I can forgive bad dialog if it is a good actor and I can tell they are trying to do something. This one was more of hear they are kind of story rather than a good story on its own merit.

That said I liked the movie. It was very very pretty. I liked the new Spock surprisingly and I loved the new McCoy. That guy was so note perfect I practically cheered in the theater at one point.
Reminds me of something in OUT OF THE SILENT PLANET. After they became friends, the hross said something like, "Our first meeting meant nothing at the time, it's only our history since that made it important."
Bingo. This movie actually means almost nothing--but its context makes it interesting.
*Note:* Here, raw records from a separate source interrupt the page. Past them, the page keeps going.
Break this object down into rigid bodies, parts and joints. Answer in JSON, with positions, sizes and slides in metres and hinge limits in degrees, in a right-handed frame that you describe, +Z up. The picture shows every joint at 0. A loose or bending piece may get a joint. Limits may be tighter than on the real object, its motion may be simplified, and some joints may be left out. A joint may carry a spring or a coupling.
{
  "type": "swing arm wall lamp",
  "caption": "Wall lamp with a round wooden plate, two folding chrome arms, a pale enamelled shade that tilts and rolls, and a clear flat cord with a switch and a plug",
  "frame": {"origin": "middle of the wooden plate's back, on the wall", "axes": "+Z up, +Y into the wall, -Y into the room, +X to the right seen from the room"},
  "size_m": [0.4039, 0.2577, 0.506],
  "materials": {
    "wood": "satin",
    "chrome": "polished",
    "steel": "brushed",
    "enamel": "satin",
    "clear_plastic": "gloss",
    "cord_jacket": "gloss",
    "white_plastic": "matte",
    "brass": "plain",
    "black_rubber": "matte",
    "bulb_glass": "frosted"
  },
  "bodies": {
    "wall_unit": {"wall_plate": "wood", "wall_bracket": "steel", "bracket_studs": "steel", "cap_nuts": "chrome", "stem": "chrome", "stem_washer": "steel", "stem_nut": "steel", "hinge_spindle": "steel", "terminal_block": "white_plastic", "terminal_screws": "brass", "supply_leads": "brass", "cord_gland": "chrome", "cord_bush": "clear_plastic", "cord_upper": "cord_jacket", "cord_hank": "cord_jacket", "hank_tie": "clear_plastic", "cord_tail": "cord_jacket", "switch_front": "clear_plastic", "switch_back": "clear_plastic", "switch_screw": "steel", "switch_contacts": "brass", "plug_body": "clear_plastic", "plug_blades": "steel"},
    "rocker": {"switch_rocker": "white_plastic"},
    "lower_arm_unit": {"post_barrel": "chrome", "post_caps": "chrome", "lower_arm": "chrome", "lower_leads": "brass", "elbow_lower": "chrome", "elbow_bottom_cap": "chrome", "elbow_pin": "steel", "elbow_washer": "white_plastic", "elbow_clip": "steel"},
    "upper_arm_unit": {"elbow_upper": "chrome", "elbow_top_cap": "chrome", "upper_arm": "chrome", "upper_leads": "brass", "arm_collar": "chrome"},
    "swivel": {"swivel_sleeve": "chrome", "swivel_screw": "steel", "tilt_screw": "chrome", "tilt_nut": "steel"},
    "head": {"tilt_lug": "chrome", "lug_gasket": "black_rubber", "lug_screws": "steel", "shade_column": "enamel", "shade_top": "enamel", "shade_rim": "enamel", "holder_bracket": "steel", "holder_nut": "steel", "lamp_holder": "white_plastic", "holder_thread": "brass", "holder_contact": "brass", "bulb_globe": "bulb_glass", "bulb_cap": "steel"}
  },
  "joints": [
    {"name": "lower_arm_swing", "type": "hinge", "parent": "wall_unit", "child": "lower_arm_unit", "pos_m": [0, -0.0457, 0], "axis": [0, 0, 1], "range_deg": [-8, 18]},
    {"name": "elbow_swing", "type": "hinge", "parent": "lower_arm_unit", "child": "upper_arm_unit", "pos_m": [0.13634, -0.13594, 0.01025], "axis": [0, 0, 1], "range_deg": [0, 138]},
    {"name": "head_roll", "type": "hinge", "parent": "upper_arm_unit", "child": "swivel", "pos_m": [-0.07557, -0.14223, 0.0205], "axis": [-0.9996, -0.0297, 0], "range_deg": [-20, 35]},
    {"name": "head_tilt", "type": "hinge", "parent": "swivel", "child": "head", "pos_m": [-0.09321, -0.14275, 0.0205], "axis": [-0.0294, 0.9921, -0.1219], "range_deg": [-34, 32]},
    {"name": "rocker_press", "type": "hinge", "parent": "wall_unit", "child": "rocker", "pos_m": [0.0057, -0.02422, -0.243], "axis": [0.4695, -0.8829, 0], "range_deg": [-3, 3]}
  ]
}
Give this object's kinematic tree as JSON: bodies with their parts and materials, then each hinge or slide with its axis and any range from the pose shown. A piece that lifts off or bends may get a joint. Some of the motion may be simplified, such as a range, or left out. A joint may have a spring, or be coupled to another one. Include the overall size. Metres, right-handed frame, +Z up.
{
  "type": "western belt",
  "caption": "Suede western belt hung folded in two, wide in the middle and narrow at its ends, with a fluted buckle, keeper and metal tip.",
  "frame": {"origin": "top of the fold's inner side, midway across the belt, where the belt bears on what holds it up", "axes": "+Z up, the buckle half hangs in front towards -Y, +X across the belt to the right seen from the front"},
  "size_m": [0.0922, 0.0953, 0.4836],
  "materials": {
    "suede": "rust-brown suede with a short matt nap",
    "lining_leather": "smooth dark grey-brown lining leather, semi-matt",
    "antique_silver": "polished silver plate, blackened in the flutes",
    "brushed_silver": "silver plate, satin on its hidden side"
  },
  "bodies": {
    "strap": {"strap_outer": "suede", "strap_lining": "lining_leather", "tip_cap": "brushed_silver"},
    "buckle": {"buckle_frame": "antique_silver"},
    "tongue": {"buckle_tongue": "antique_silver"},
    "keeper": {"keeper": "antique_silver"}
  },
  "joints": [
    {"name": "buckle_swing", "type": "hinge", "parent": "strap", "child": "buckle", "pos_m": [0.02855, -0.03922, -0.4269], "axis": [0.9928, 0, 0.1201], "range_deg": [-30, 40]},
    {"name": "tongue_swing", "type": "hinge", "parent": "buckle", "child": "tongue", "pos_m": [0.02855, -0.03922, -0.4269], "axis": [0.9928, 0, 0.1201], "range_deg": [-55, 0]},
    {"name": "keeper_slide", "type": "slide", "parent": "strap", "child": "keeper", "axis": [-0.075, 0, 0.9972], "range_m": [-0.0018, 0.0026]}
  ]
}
And really, all things considered, the cast did the best they could with one of the worst scripts I've ever seen.
LOL, we watched it last night, too. And I felt pretty much the same way. It kept moving, it was funny, but in the end I'm like "They left this brand-spanking new, umpteen jillion dollar spaceship in the hands of kids fresh out of the academy?" Including putting a 17 year old in command at one point? Sheez. I know they offered up a pale justification for this, but it shriveled up and turned to dust when it was exposed to light.

Edited at 2010-01-30 12:09 pm (UTC)
You're absolutely right. And what's really weird is that it worked on that basis for me even though I've seen about half an episode of TOS in my life.
It's in the zeitgeist, man.

Warp speed now.

(The warp effect, the first time we saw it, was *wonderful*)
Was I the only one who thought some of Kirk's story in this movie was eerily reminiscent of Anakin's in the more recent Star Wars movies?


It did benefit from being large; I saw it on the big screen a while back and it was exactly the giddy cinematic experience I was looking for.

You raise good points here; I think you're right that this story has become a legend of our times.

Mostly I just love the characters and the myth so much -- and I felt that these actors did a bang-up job of inhabiting those characters in a respectful way. TNG was "my" Trek, the one I really imprinted on, but as a geek I can't help loving classic Trek, and this film gave me what I wanted: an opportunity for joy.

(I'm not saying it's "good," mind. Just that I had a lot of fun watching it. :-)
Hey! Goulash does have internal consistency! *grin*
Like many of these "reboots" nowadays, it had the notes but not the music.